At a high level, pileup contains three types of classes:

  1. Data classes These live in the /data directory. They provide an asynchronous API for remote data sources, hiding all the complexities of network access and parsing. For example, the BAM class provides a getFeaturesInRange method which takes a genomic interval and returns a list of alignments.

    These classes are useful for anyone interested in working with genome data in a browser, not just for pileup.js and other genome browsers.

  2. Source classes These live in the /sources directory. They provide a uniform, synchronous wrapper around the data classes. There's one source class for each data class, e.g. BAM and BamDataSource. They handle caching and speculative fetching, e.g. if I ask for chr17:123-234, the BamDataSource may choose to expand this to chr17:100-300 in case I pan later. They also handle partial cache hits, e.g. if I request chr17:123-234 and chr17:100-200 was previously cached, then a smaller interval will be requested.

    These classes all have the same API:

    • They are created from a spec object (with a url field)
    • They have a rangeChanged method to receive notifications that the currently-visible portion of the genome has changed.
    • They have a getFeaturesInRange method which returns cached features in a genomic range.
    • They have standard on / off / trigger methods which allow clients to receive notifications when data becomes available.

    The usual sequence is that the user will pan, which will fire rangeChanged, which will request new features from a data class, which will eventually fire on('newdata'), which will cause one of the visualizations to call getFeaturesInRange and put the newly-available data on the screen.

  3. Visualization classes These live in the /viz directory. The visualizations are all React.js classes. They mostly serve as thin wrappers around the HTML canvas, which is used for rendering. The props for the React components include the height and width of the element, as well as the currently-visible range. When the user pans, each component will have its props change to reflect the new range.

    Visualizations typically listen for newdata events on the sources that are of interest to them. These trigger redraws. More complex visualizations use a TiledCanvas to minimize redraws, which are expensive and lead to dropped frames while panning.

    Each visualization is associated with a source. It gets references to both this source and to the reference via props.

The source and visualization classes are exposed to users via pileup.formats and pileup.viz, respectively. The data classes are not exposed directly, but users can import them explicitly if they so desire.

Coordinates

pileup.js has a few ways of representing genomic coordinates and ranges:

  • Interval This class represents a closed interval, [a, b]. Since this is a generic interval, it's not specified whether the numbers are zero- or one-based.

  • ContigInterval This class represents a range in the genome, e.g. a chromosome name plus a range.

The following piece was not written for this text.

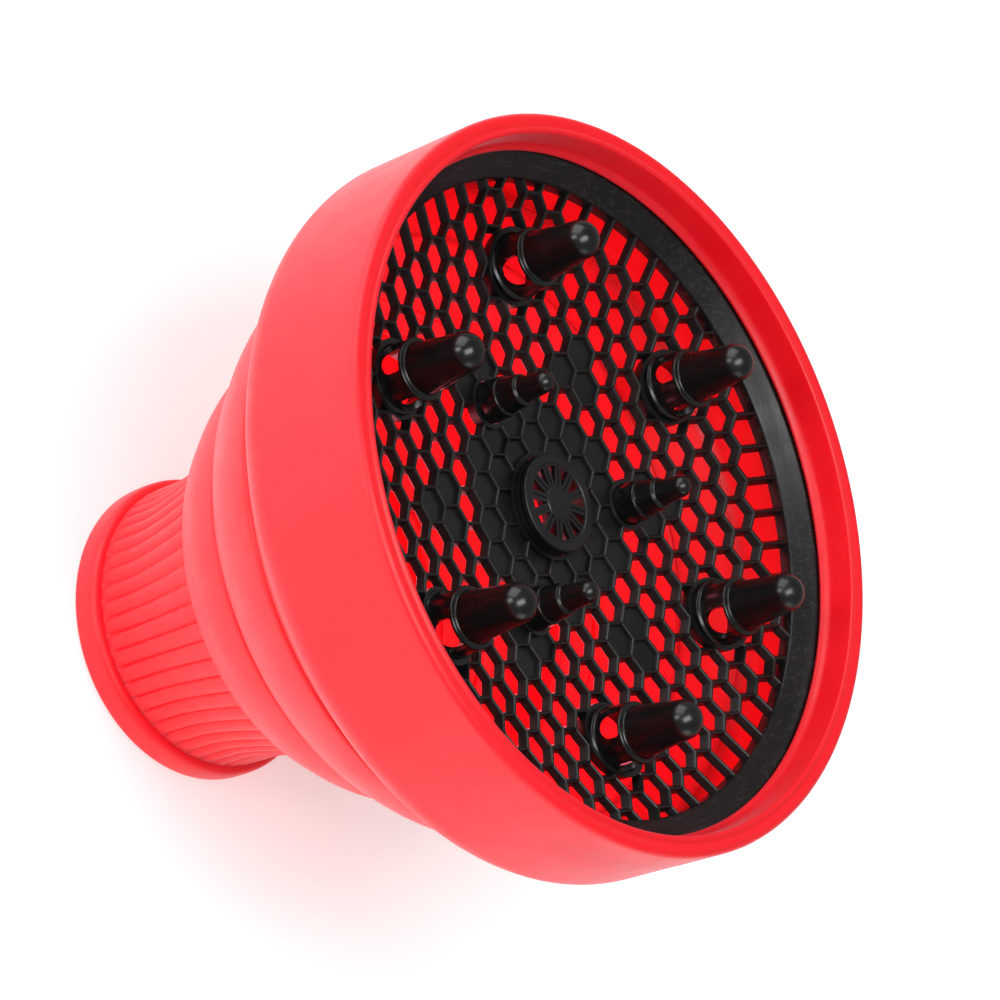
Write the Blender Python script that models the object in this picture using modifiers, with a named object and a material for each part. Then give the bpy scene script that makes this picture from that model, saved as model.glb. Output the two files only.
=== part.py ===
"""Collapsible hair-dryer diffuser: a silicone bellows with a dished honeycomb grille in its mouth.

Units are metres, +Z is up. The diffuser stands on the end of its neck flange: the origin is the centre
of that end face, and the mouth looks up. Every turned piece shares the Z axis, and so do the three
slides by which the bands telescope: neck, lower fold, upper fold, bowl.
"""

import math

import bmesh
import bpy
from mathutils import Matrix

MM = 0.001

# Heights along the axis, from the end face of the neck flange.
RIM_TOP = 126.0 * MM
RING_TOP = 117.0 * MM
RIM_BOTTOM = 113.6 * MM
GAP = 0.3 * MM

# The silicone shell.
RIM_OUTER = 75.1 * MM
RIM_INNER = 70.7 * MM
RIM_EDGE = 0.9 * MM
RIM_CROWN = 0.3 * MM
LEDGE_INNER = 69.6 * MM
BAND_WALL = 2.4 * MM
WEB_WALL = 1.0 * MM
BOWL_LIP_RADIUS = 7.0 * MM
BOWL_LIP_HEIGHT = 100.0 * MM
BOWL_LIP_SWEEP = 50.0
SEAT_WIDTH = 4.9 * MM
SEAT_DEPTH = 1.6 * MM
FOLD_BULGE = 1.1 * MM
UPPER_FOLD = ((63.0 * MM, 84.5 * MM), (55.4 * MM, 68.9 * MM))
LOWER_FOLD = ((50.4 * MM, 62.4 * MM), (43.2 * MM, 47.0 * MM))
NECK_WALL = 3.0 * MM
NECK_CREST = 31.1 * MM
NECK_BOTTOM = 7.1 * MM
NECK_FLARE_FROM = 15.0 * MM
NECK_TOP = 40.4 * MM
NECK_FLARE = 5.6 * MM
NECK_FLARE_POWER = 1.35
FLANGE_HEIGHT = 6.8 * MM
FLANGE_OUTER = 32.8 * MM
FLANGE_EDGE = 1.3 * MM

# The grille: a dish of hexagonal cells that sinks towards the neck.
PITCH = 7.0 * MM
CELL_WALL = 1.5 * MM
GRILLE_DEPTH = 2.0 * MM
GRILLE_RADIUS = 65.9 * MM
CELL_LIMIT = 65.0 * MM
DISH_CENTRE = 104.9 * MM
DISH_RISE = (5.2 * MM, 3.6 * MM)
POCKET_DEPTH = 1.2 * MM
RING_OUTER = 71.6 * MM
RING_FACE_OUTER = 69.6 * MM
RING_FACE_INNER = 66.2 * MM
RING_FACE_LOW = 114.7 * MM
RING_EDGE = 2.8 * MM
LAST_FULL_ROW = 9
CLOSED_HUB_ROWS = 3
CLOSED_CLUSTER = ((0, 6), (-0.5, 5), (0.5, 5))

# Fingers and hub.
FINGER_CIRCLE = 48.4 * MM
FINGER_BASE = 6.6 * MM
FINGER_SHOULDER = 6.3 * MM
FINGER_SHAFT = 5.3 * MM
FINGER_TIP = 4.0 * MM
SHOULDER_HEIGHT = 115.7 * MM
FINGER_TIP_HEIGHT = 126.4 * MM
FINGER_WALL = 1.2 * MM
WINDOW_LOW = 109.9 * MM
WINDOW_HIGH = 115.0 * MM
WINDOW_ANGLE = math.radians(66)
SMALL_CIRCLE = 24.25 * MM
SMALL_STAGES = ((4.3 * MM, 110.3 * MM), (3.5 * MM, 114.5 * MM), (2.7 * MM, 119.6 * MM))
SMALL_TIP = 2.25 * MM
SMALL_WALL = 0.9 * MM
HUB_OUTER = 10.1 * MM
HUB_WALL = 1.3 * MM
HUB_TOP = 107.8 * MM
HUB_LOW = 95.5 * MM
CAP_THICKNESS = 1.2 * MM
CAP_SLOTS = 12
CAP_SLOT_INNER = 3.7 * MM
CAP_SLOT_OUTER = 7.6 * MM
CAP_SLOT_ANGLE = math.radians(17)
COLLAR_WIDTH = 1.1 * MM

BAND_STEPS = 40
FINGER_STEPS = 15
SMALL_STEPS = 10
DISC_STEPS = 60
HUB_STEPS = 30

SILICONE = ((0.90, 0.08, 0.10), 0.45)
GLOSS_BLACK = ((0.012, 0.012, 0.013), 0.18)
SATIN_BLACK = ((0.020, 0.020, 0.022), 0.35)


def clear_scene():
    """Removes everything that the scene holds."""
    for obj in list(bpy.data.objects):
        bpy.data.objects.remove(obj, do_unlink=True)


def new_collection(name, helpers=False):
    """A collection of the scene; one for helpers stays out of the render."""
    collection = bpy.data.collections.new(name)
    collection.hide_render = helpers
    bpy.context.scene.collection.children.link(collection)
    return collection


def finish(node, look):
    """The piece's own Principled BSDF material."""
    colour, roughness = look
    material = bpy.data.materials.new(node + "_finish")
    material.use_nodes = True
    shader = material.node_tree.nodes["Principled BSDF"]
    shader.inputs["Base Color"].default_value = (*colour, 1.0)
    shader.inputs["Roughness"].default_value = roughness
    shader.inputs["Metallic"].default_value = 0.0
    return material


def slide_empty(name, height, parent, collection):
    """An empty on the slide axis that carries the pieces of one moving body."""
    empty = bpy.data.objects.new(name, None)
    collection.objects.link(empty)
    empty.parent = parent
    empty.location.z = height - (parent["height"] if parent else 0.0)
    empty["height"] = height
    return empty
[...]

Depending on the context, the chromosome might be a name (chr22) or just a number (21). Coordinates are zero-based. Because data sources are spectacularly inconsistent about whether it's called chr17 or just 17, this class provides many methods which ignore these ambiguities. This class is used almost exclusively throughout pileup.js to represent ranges in a genome.

  • GenomeRange This is a JSON-compatible object, {contig, start, stop}. It is used in the public API and in some places in the React component tree.

Generally Interval and ContigInterval should be used internally within pileup.js. Because the ContigInterval class is not part of the public API, it's better for coordinates to be consumed and provided to users as GenomeRanges, e.g. for getRange and setRange.

Examples

Here's how you might fetch some reads using the BAM data class:

// Create the Bam data source. This will load the index.
var bam = new Bam(new RemoteFile('alignments.bam'),
                  new RemoteFile('alignments.bam.bai'));

// Fetch the reads. This returns a Promise object.
var range = new ContigInterval('chr17', 10000, 11000);
var promise = bam.getFeaturesInRange(range);

// The alignments will be available when the Promise resolves.
promise.then(function(alignments) {
  alert(alignments[0].getSequence());
});

Here's how this might look with BamDataSource:

// Create a BAM data source using a spec object.
var source = new BamDataSource({
  url: 'alignments.bam',
  indexUrl: 'alignments.bam.bai'
});

var range = new ContigInterval('chr17', 10000, 11000);

// Register a listener for new data.
function countAlignments() {
  console.log(source.getFeaturesInRange(range).length);
}
source.on('newdata', countAlignments);

// Tell the source to fetch some data.
source.rangeChanged({contig: 'chr17', start: 10000, stop: 11000});

countAlignments();  // will log '0' -- nothing has loaded yet!
// ... after the data loads, the 'newdata' callback will log something >0.